Bagi saya, jangankan mengenal nama Samuel Huntington, mengenal nama Gus Dur pun hanya sekadar cerita pengantar tidur dari ayah. Saya tak pernah tertarik membaca majalah AULA langganan ayah, yang diantarkan pengurus NU setiap bulan ke rumah. Ketidaktertarikan pada majalah itu, karena tidak ada komik bergambar di dalamnya.

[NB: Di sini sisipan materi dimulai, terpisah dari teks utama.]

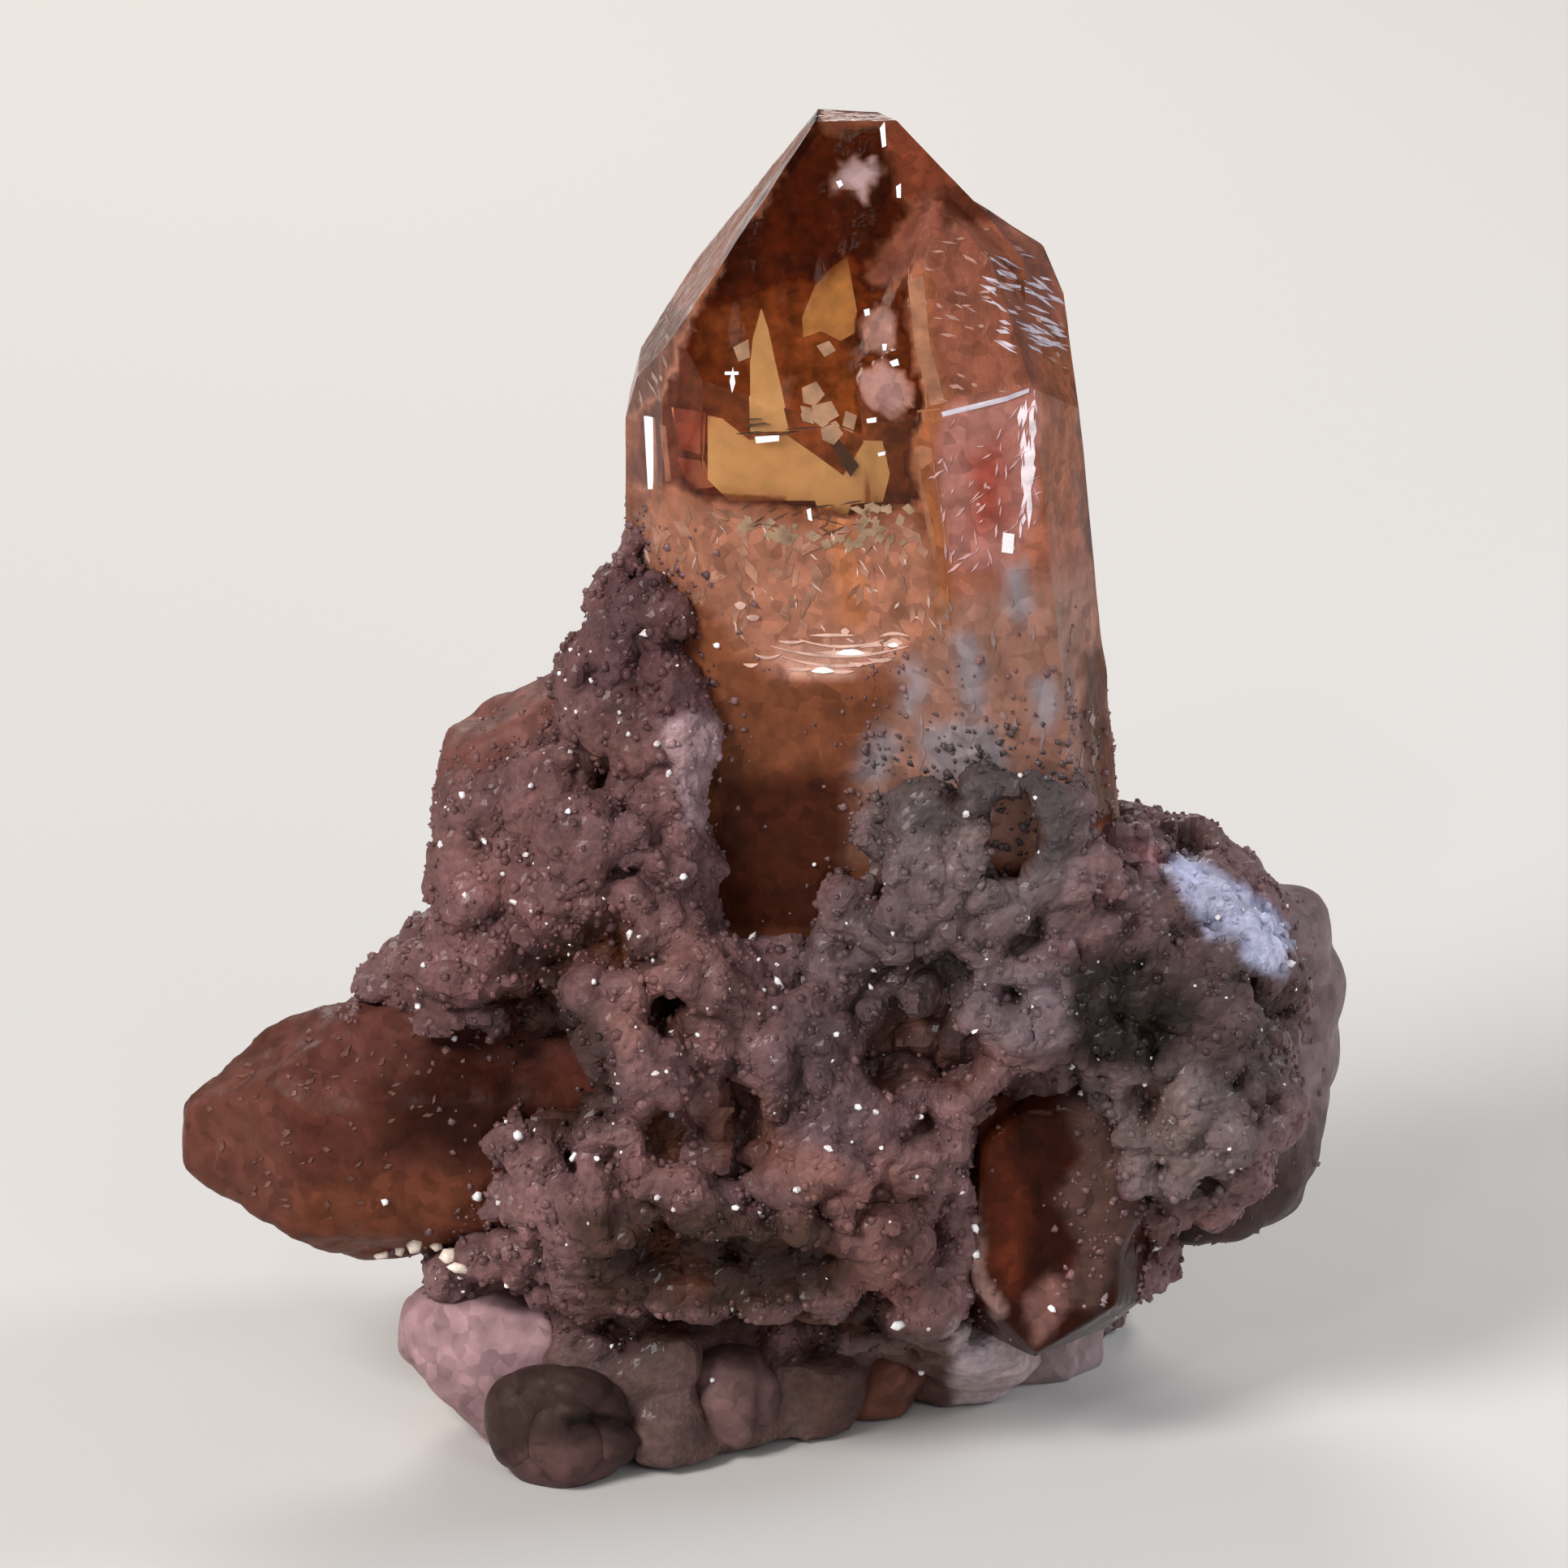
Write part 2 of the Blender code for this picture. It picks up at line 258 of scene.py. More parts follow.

Sehingga selalu saya abaikan.
Yang tersisa dari ingatan saya dari cerita ayah, bahwa NU punya tokoh besar namanya Abdurrahman Wahid atau Gus Dur, yang berani ceramah di gereja-gereja meskipun banyak ditentang mayoritas ulama di akhir tahun 80-an sampai awal tahun 90-an.
Dalam konteks hari ini, pesan Gus Dur bahwa menjadi seorang sarjana 1 harus mengkhatamkan 300 judul buku, Gus Dur mengajarkan pentingnya dunia literasi bagi mahasiswa. Gus Dur telah membuka jalan bagi kita, bahwa sarjana harus memiliki kemampuan membaca dan menulis. Bahkan, di era revolusi 4.0 ini, seorang sarjana itu dituntut memiliki kemampuan untuk memahami, menganalisis dan mendekonstruksi pencitraan media. Kemapuan untuk melakukan hal ini, ditujukan agar konsumen media bisa melek tentang cara media dikonstruksi dan diakses.
Di era literasi media, buku bukanlah satu-satunya sumber kebenaran ilmiah, namun media memiliki peran besar untuk mengkonstruksi kebenaran. Bahkan media memiliki power secara intelektual di tengah publik dan menjadi medium untuk pihak yang berkepentingan untuk memonopoli makna (sign).